3. Effective Address Calculation Cycle (P3)
The address of the operands is now computed for all types of instructions (register-register, register-immediate, branch instruction, etc.), and the effective address thus obtained is placed into ALU output register.
4. Memory Access/Data Fetch/Branch Completion Cycle (P4)
The address of the operand thus obtained from the preceding stage (cycle) is used to access the memory, if needed. In case of load, store, and branch instructions, data either returns from memory and is placed in the LMD (Load Memory Data)/ MBR (Memory Buffer Register) register or is written into the memory.
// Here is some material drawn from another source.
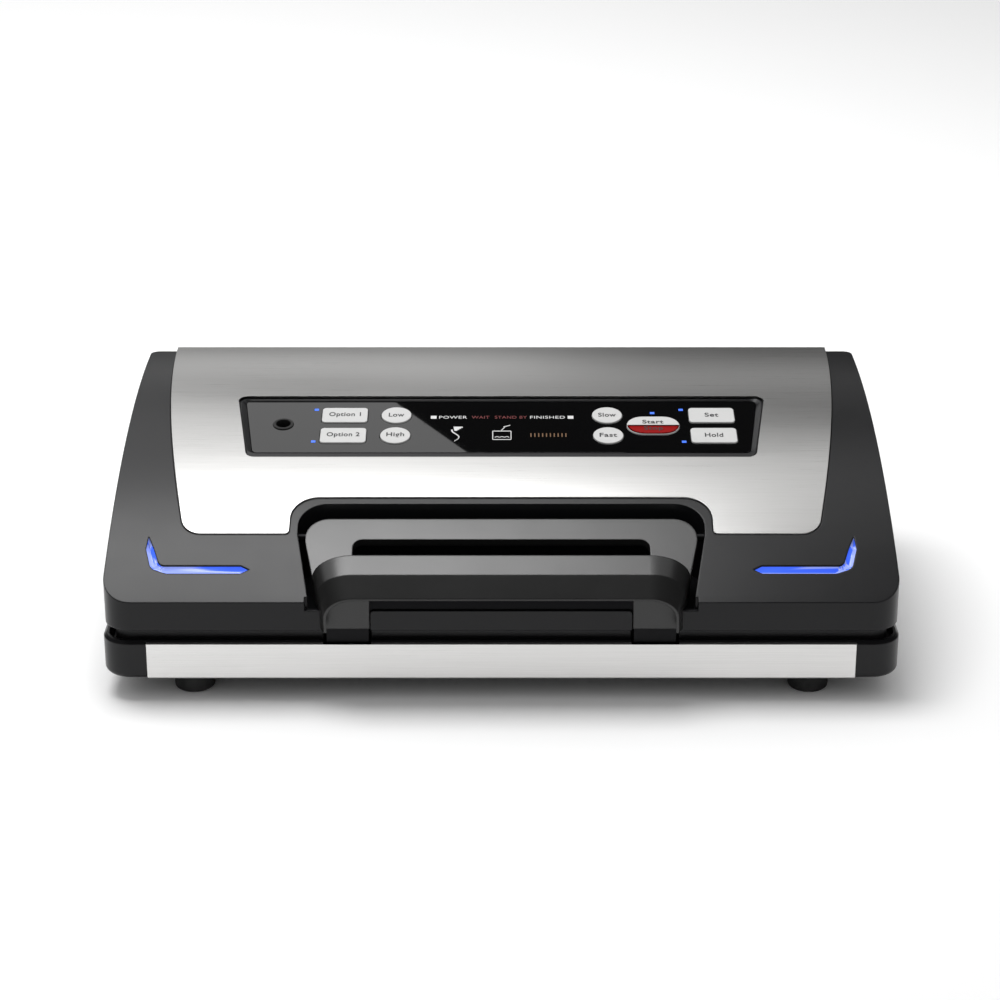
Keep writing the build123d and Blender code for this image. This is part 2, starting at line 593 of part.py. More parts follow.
def build_lid_liner():
    """Underside of the lid: chamber face, gasket groove, strip seat and the dome over the roll bay."""
    inner = LID_W - 2 * WALL - 0.4
    low, high, ceiling = DOME
    with BuildPart() as lid_liner:
        with BuildSketch(Plane.XY.offset(LID_BOTTOM_Z + 0.2)):
            plan_rect(inner, WALL + 0.2, 207.0, CORNER_R - WALL)
        extrude(amount=2.6)
        with BuildSketch(Plane.YZ):
            with BuildLine():
                dome_line(low - 2, high + 2, ceiling + 2, 22)
            make_face()
        extrude(amount=176, both=True)
        with BuildSketch(Plane.YZ):
            with BuildLine():
                dome_line(low, high, ceiling, 20)
            make_face()
        extrude(amount=174, both=True, mode=Mode.SUBTRACT)
        block(-156, 156, TROUGH[0], TROUGH[1], 30, 39.8, mode=Mode.SUBTRACT)
        block(-160, 160, SEAL_T - 3.4, SEAL_T + 3.4, 30, 40.4, mode=Mode.SUBTRACT)
        with BuildSketch(Plane.XY.offset(30)):
            gasket_ring(0.1)
        extrude(amount=10.6, mode=Mode.SUBTRACT)
        for side in (-1, 1):
            block(*sorted((side * NOTCH_X[0], side * NOTCH_X[1])), 0, 8.6, 30, 50, mode=Mode.SUBTRACT)
        with Locations((SUCTION_X, y(46.0), 40)):
            Cylinder(SUCTION_R, 10, mode=Mode.SUBTRACT)
    save(lid_liner, "lid_liner")


def dome_line(t0, t1, ceiling, radius):
    """Side view of the dome, open line closed at the lid's bottom."""
    FilletPolyline((y(t0), LID_BOTTOM_Z + 0.2), (y(t0), ceiling), (y(t1), ceiling),
                   (y(t1), LID_BOTTOM_Z + 0.2), radius=radius)
    Line((y(t1), LID_BOTTOM_Z + 0.2), (y(t0), LID_BOTTOM_Z + 0.2))


def build_panel():
    """Bevelled frame, glossy window with key openings, port insert, indicator lights and keys."""
    with BuildPart() as panel_bezel:
        with BuildSketch(PANEL.offset(-4.0)):
            bezel_outline(-0.05)
        extrude(amount=9.0)
        with BuildSketch(PANEL.offset(-5.0)):
            window_outline(-2.0)
        extrude(amount=12.0, mode=Mode.SUBTRACT)
        with BuildSketch(PANEL.offset(-WINDOW_T)):
            window_outline(0.1)
        extrude(amount=12.0, mode=Mode.SUBTRACT)
        with BuildSketch(PANEL.offset(-0.4)):
            window_outline(0.1)
        extrude(amount=3.5, taper=-58, mode=Mode.SUBTRACT)
        with BuildSketch(Plane.YZ):
            profile(STEEL_PROUD, 90, 165, 50)
        extrude(amount=150, both=True, mode=Mode.INTERSECT)
    save(panel_bezel, "panel_bezel")

    with BuildPart() as panel_window:
        with BuildSketch(PANEL.offset(-WINDOW_T)):
            window_outline(0.0)
        extrude(amount=WINDOW_T)
        with BuildSketch(PANEL.offset(-WINDOW_T - 1)):
            for name, (x, t, outline) in KEYS.items():
                with Locations((x, v(t))):
                    outline(KEY_GAP)
            for x, t in LEDS:
                with Locations((x, v(t))):
                    Rectangle(LED_SIZE[0] + 0.1, LED_SIZE[1] + 0.1)
            with Locations((PORT_X, v(PORT_T))):
                Circle(PORT_RING_R)
        extrude(amount=WINDOW_T + 2, mode=Mode.SUBTRACT)
    save(panel_window, "panel_window")

    with BuildPart() as port_insert:
        with BuildSketch(PANEL.offset(0.6 - PORT_LEN)):
            with Locations((PORT_X, v(PORT_T))):
                Circle(PORT_RING_R)
        extrude(amount=PORT_LEN)
        fillet(port_insert.edges().filter_by(GeomType.CIRCLE).sort_by(Axis.Z)[-1], 0.5)
        with BuildSketch(PANEL.offset(-20)):
            with Locations((PORT_X, v(PORT_T))):
                Circle(PORT_BORE_R)
        extrude(amount=30, mode=Mode.SUBTRACT)
    save(port_insert, "port_insert")

    with BuildPart() as indicator_lights:
        with BuildSketch(PANEL.offset(-WINDOW_T)):
            for x, t in LEDS:
                with Locations((x, v(t))):
                    Rectangle(*LED_SIZE)
        extrude(amount=WINDOW_T + 0.1)
    save(indicator_lights, "indicator_lights")

    for name, (x, t, outline) in KEYS.items():
        with BuildPart() as key:
            with BuildSketch(PANEL.offset(-3.6)):
                with Locations((x, v(t))):
                    outline()
            extrude(amount=3.6 + KEY_PROUD)
            top = key.faces().sort_by(Axis.Z)[-1]
            fillet(top.edges(), 0.4)
            with BuildSketch(PANEL.offset(-7.0)):
                with Locations((x, v(t) + STEM_SHIFT.get(name, 0))):
                    Circle(1.6)
            extrude(amount=3.6)
        save(key, name)


def build_lights():
    """Two light strips, set a little below the lid's surface."""
    for side, name in ((-1, "light_left"), (1, "light_right")):
        with BuildPart() as light:
            skin(-0.7, -WALL, 5, 50, 195)
            with BuildSketch(Plane.XY):
                light_outline(side)
            extrude(amount=150, mode=Mode.INTERSECT)
        save(light, name)


def build_electronics():
    """Control board with its switches, power board, transformer, pump and hose inside the lid."""
    with BuildPart() as control_board:
        with BuildSketch(PANEL.offset(-12.2)):
            with Locations((0, v(PANEL_T))):
                Rectangle(252, 46)
                with Locations((PORT_X, v(PORT_T))):
                    Circle(8, mode=Mode.SUBTRACT)
        extrude(amount=1.6)
    save(control_board, "control_board")

    with BuildPart() as micro_switches:
        with BuildSketch(PANEL.offset(-10.6)):
            for name, (x, t, outline) in KEYS.items():
                with Locations((x, v(t) + STEM_SHIFT.get(name, 0))):
                    RectangleRounded(6.0, 6.0, 0.6)
        extrude(amount=2.4)
    save(micro_switches, "micro_switches")

    with BuildPart() as power_board:
        block(-168, -66, 166, 205, 47.0, 48.6)
        for x, t, r, h in ((-84, 176, 8, 25), (-84, 196, 6, 18), (-70, 176, 3, 9)):
            with Locations((x, y(t), 48.6)):
                Cylinder(r, h, align=(Align.CENTER, Align.CENTER, Align.MIN))
        for x in (-160, -74):
            for t in (170, 201):
                with Locations((x, y(t), 41.2)):
                    Cylinder(2.5, 5.8, align=(Align.CENTER, Align.CENTER, Align.MIN))
    save(power_board, "power_board")

    with BuildPart() as transformer:
        block(-156, -104, 170, 202, 48.6, 90)
        for t0, t1 in ((170, 176), (196, 202)):
            block(-148, -112, t0, t1, 55, 84, mode=Mode.SUBTRACT)
        fillet(transformer.edges().filter_by(Axis.Y), 1.5)
    save(transformer, "transformer")

    with BuildPart() as pump_head:
        block(PUMP_X, PUMP_X + 26, PUMP_T - 20, PUMP_T + 20, 41.2, 92.0)
        fillet(pump_head.edges().filter_by(Axis.X), 4)
        rod(PUMP_X + 4, PUMP_X + 22, PUMP_T, PUMP_Z, 13, mode=Mode.SUBTRACT)
        rod(PUMP_X - 1, PUMP_X + 27, PUMP_T, PUMP_Z, PIN_R + RUNNING, mode=Mode.SUBTRACT)
        rod(PUMP_X + 6, PUMP_X + 20, PUMP_T, PUMP_Z + 16, 8, mode=Mode.SUBTRACT)
        with Locations((PUMP_X + 13, y(PUMP_T), 92)):
            Cylinder(4, 5, align=(Align.CENTER, Align.CENTER, Align.MIN))
    save(pump_head, "pump_head")

    with BuildPart() as motor_can:
        rod(PUMP_X + 26, PUMP_X + 84, PUMP_T, PUMP_Z, 18)
        fillet(motor_can.edges().filter_by(GeomType.CIRCLE), 3)
        rod(PUMP_X + 20, PUMP_X + 92, PUMP_T, PUMP_Z, PIN_R + RUNNING, mode=Mode.SUBTRACT)
        block(PUMP_X + 30, PUMP_X + 80, PUMP_T - 12, PUMP_T + 12, 41.2, PUMP_Z - 15)
    save(motor_can, "motor_can")

    with BuildPart() as pump_rotor:
        rod(PUMP_X + 1, PUMP_X + 90, PUMP_T, PUMP_Z, PIN_R)
        rod(PUMP_X + 8, PUMP_X + 18, PUMP_T + 1.8, PUMP_Z, 8)
    save(pump_rotor, "pump_rotor")

    start = (PUMP_X + 13, y(PUMP_T), 97.0)
    with BuildPart() as vacuum_hose:
        with BuildLine() as route:
            FilletPolyline(start, (start[0], start[1], 103.4), (186, start[1], 103.4), (186, start[1], 50),
                           (186, y(46), 50), (SUCTION_X, y(46), 50), (SUCTION_X, y(46), 41.2), radius=5.5)
        with BuildSketch(Plane(origin=start, z_dir=(0, 0, 1))):
            Circle(SUCTION_R)
        sweep(path=route.wire())
    save(vacuum_hose, "vacuum_hose")


def build_handle():
    """Latch handle: a slotted plate that carries a raised hollow grip and two legs."""
    sections = [(15.8, 95.3, 19.0, 20.7, 12.5), (3.5, 92.4, 13.7, 17.6, 11.6), (-6.0, 88.5, 4.5, 14.4, 10.6)]
    inner = [(13.0, 92.6, 16.0, 19.0, 11.4), (4.6, 89.9, 11.2, 16.2, 10.6), (-7.0, 86.9, 2.7, 13.6, 10.0)]
    with BuildPart() as handle_frame:
        loft([arch(*section, 40.0) for section in sections], ruled=True)
        loft([arch(*section, 30.0) for section in inner], ruled=True, mode=Mode.SUBTRACT)
        block(-100, 100, -0.5, 20, 30, 50.2, mode=Mode.SUBTRACT)
        add(handle_plate())
        with BuildSketch(Plane.XY.offset(40)):
            plan_rect(151.2, 13.2, 37.3, 5.0)
            with Locations((0, y(14.5))):
                Rectangle(160, 4, mode=Mode.SUBTRACT)
        extrude(amount=60, mode=Mode.SUBTRACT)
        for side in (-1, 1):
            x0, x1 = sorted((side * LEG_X[0], side * LEG_X[1]))
            block(x0, x1, 1.6, 4.6, LEG_BOTTOM, 60.0)
            block(x0, x1, 1.6, 14.0, 57.0, 60.0)
            for x in (82.0, 97.6):
                block(*sorted((side * (x - 2), side * (x + 1.6))), HANDLE_PIVOT_T - 4.4, HANDLE_PIVOT_T + 4.4,
                      HANDLE_PIVOT_Z, 73.2)
                rod(*sorted((side * (x - 2), side * (x + 1.6))), HANDLE_PIVOT_T, HANDLE_PIVOT_Z, 4.4)
        rod(-110, 110, HANDLE_PIVOT_T, HANDLE_PIVOT_Z, PIN_R + RUNNING, mode=Mode.SUBTRACT)
    save(handle_frame, "handle_frame")

    for side, name in ((-1, "latch_hook_left"), (1, "latch_hook_right")):
        with BuildPart() as latch_hook:
            x0, x1 = sorted((side * (LEG_X[0] + 0.6), side * (LEG_X[1] - 0.6)))
            with BuildSketch(Plane.YZ.offset(x0)):
                with BuildLine():
                    Polyline((y(2.2), 30.4), (y(3.2), 29.4), (y(5.6), 29.4), (y(6.4), 30.6),
                             (y(6.4), 32.4), (y(3.7), 33.4), (y(3.7), LEG_BOTTOM), (y(2.2), LEG_BOTTOM),
                             close=True)
                make_face()
            extrude(amount=x1 - x0)
        save(latch_hook, name)

    with BuildPart() as handle_pin:
        rod(-105.5, 105.5, HANDLE_PIVOT_T, HANDLE_PIVOT_Z, PIN_R)
    save(handle_pin, "handle_pin")


def handle_plate():
    """Plate that follows the lid's top and carries the grip."""
    with BuildPart() as plate:
        skin(-0.4, -3.6, 5, 55, 110)
        with BuildSketch(Plane.XY):
            mirrored_outline(PLATE, {1: 16.0, 2: 12.0})
        extrude(amount=120, mode=Mode.INTERSECT)
    return plate.part


def arch(t, half, top, round_x, round_z, bottom):
    """Arch-shaped section of the grip at a depth t; top is above the lid's front edge."""
    z = LID_FRONT_Z + top
    with BuildSketch(Plane.XZ.offset(-y(t))) as section:
        with BuildLine():
            Line((-half, bottom), (-half, z - round_z))
            EllipticalCenterArc((-half + round_x, z - round_z), round_x, round_z, 90, arc_size=90)
            Line((-half + round_x, z), (half - round_x, z))
            EllipticalCenterArc((half - round_x, z - round_z), round_x, round_z, 0, arc_size=90)
            Line((half, z - round_z), (half, bottom))
            Line((half, bottom), (-half, bottom))
        make_face()
    return section.sketch


build_base_shell()
build_front_trim()
build_feet()
build_base_deck()
build_sealing_parts()
build_cutter()
build_base_hardware()
build_lid_shell()
build_steel_cover()
build_lid_liner()
build_panel()
build_lights()
build_electronics()
build_handle()
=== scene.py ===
import json
import math

import bpy
from mathutils import Matrix, Vector


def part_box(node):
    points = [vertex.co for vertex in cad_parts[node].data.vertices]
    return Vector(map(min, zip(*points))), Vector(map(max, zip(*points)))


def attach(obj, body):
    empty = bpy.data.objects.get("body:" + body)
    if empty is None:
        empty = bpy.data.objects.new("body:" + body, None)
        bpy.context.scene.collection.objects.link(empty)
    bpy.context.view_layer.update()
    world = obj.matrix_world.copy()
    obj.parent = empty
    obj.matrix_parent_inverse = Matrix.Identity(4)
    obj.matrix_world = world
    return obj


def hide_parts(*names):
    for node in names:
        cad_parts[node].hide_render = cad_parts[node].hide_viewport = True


bl_info = {
    "name": "Vacuum Sealer",
    "version": (1, 0, 0),
    "blender": (4, 5, 0),
    "location": "View3D > Sidebar > Sealer",
    "description": "Finishes a countertop vacuum sealer around its packed frame",
    "category": "Object",
}

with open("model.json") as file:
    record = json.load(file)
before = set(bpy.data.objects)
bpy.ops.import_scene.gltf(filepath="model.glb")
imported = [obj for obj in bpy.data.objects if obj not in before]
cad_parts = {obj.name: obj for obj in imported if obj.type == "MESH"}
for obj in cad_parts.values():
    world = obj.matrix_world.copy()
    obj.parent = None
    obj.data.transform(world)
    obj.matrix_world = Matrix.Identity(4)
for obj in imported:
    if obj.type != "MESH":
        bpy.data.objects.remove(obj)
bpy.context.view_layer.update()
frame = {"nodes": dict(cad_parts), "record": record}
NODES = frame["nodes"]

MM = 0.001
PLATE_DEPTH = 0.00006
WORD_LIFT_MM = 0.05
PLATE_LIFT_MM = 0.04
PATCH_RIM = 0.0008
PATCH_RISE = 0.00005
CARD_HEIGHT = 1.6
FAR_CARD_HEIGHT = 1.5
WAIST_HEIGHT = 0.054


# ------------------------------------------------------------------ places taken from the frame
def mount(name):
    """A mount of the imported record."""
    return next(m for m in frame["record"]["mounts"] if m["name"] == name)


PANEL_NORMAL = Vector(mount("accessory_port")["axis"]).normalized()
PANEL_UP = PANEL_NORMAL.cross(Vector((1, 0, 0)))
FRONT_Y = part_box("lid_shell")[0].y


def face_centre(node):
    """Middle of a node's uppermost face along the panel's normal."""
    points = [v.co for v in NODES[node].data.vertices]
    level = max(p.dot(PANEL_NORMAL) for p in points)
    top = [p for p in points if p.dot(PANEL_NORMAL) > level - 0.00002]
    low = Vector([min(p[i] for p in top) for i in range(3)])
    high = Vector([max(p[i] for p in top) for i in range(3)])
    return (low + high) / 2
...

In case of branch instruction, the PC is replaced with the branch target address in the ALU output register or the PC remains as it is, with already incremented (step 1), targeting the next sequential instruction.
5. Instruction Execution/Write Back Cycle (P5)
The instruction will now be executed, and the result will be in the register file whether it comes from the memory system which is in LMD or from the ALU which is in ALU output register.
The above descriptions (P1-P5) show how an instruction flows through the datapath. At the end of each clock cycle, every value computed during that clock cycle and required for a later clock cycle (whether for the current instruction or for the next instruction) is written into a storage device, which may be memory, a general-purpose register, the PC, or a temporary register. The temporary registers hold values between clock cycles for the current instruction while the other storage elements hold values between successive instructions.
The pipelining approach increases the CPU instruction throughput, meaning the number of instructions completed per unit of time, but it does not reduce the execution time of an individual instruction as a whole. In fact, it usually increases the actual execution time slightly for each instruction due to the overheads being paid for controlling the pipeline. The increase in instruction throughput signifies that a program runs relatively faster and has lower total execution time, even though no single instruction runs faster.